= Expiration (options) =

Last date at which an option contract can be exercised by its holder

In finance, the expiration date of an option contract (represented by Greek letter tau, τ) is the last date on which the holder of the option may exercise it according to its terms. In the case of options with "automatic exercise", the net value of the option is credited to the long and debited to the short position holders.

Typically, exchange-traded option contracts expire according to a predetermined calendar. For instance, for U.S. exchange-listed equity stock option contracts, the expiration date is always the Saturday that follows the third Friday of the month, unless that Friday is a market holiday, in which case the expiration is on Thursday right before that Friday.

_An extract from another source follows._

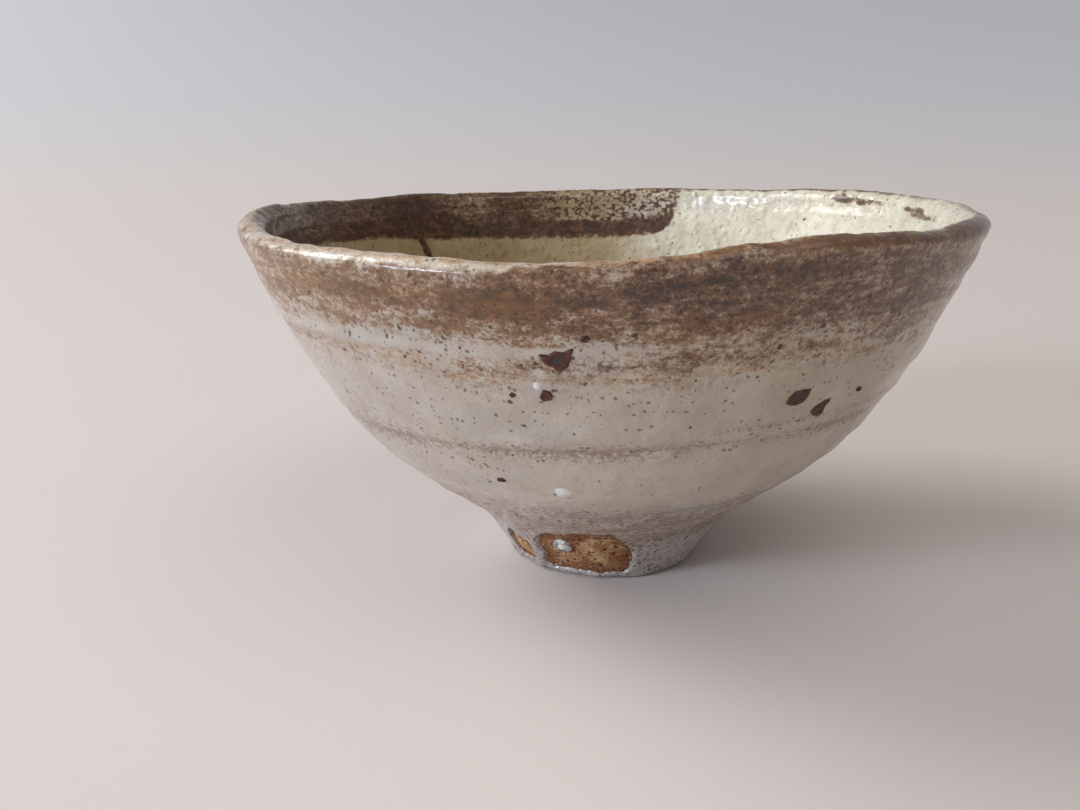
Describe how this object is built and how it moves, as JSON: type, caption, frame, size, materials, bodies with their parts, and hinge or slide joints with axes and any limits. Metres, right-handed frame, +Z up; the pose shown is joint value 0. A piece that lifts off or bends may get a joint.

The clearing firm may automatically exercise by exception any option that is in the money at expiration to preserve its value for the holder of the option and at the same time, benefit from the commission fees collected from the account holder. However, the holder or the holder's broker may request that the options are not exercised automatically. Out of the money options are not exercised automatically.

Upon expiration any margin charged held by the clearing firm of the holder or writer of the option is released back to the free balance of the trader's account.

== Exercise by exception ==
At expiration, certain listed options may be exercised automatically under an exercise by exception procedure. Under this process, options that are in the money by a specified threshold are exercised unless contrary instructions are submitted.

The procedure is an administrative mechanism for listed options at expiration and does not remove the need for customers to communicate exercise instructions to their brokers before expiration.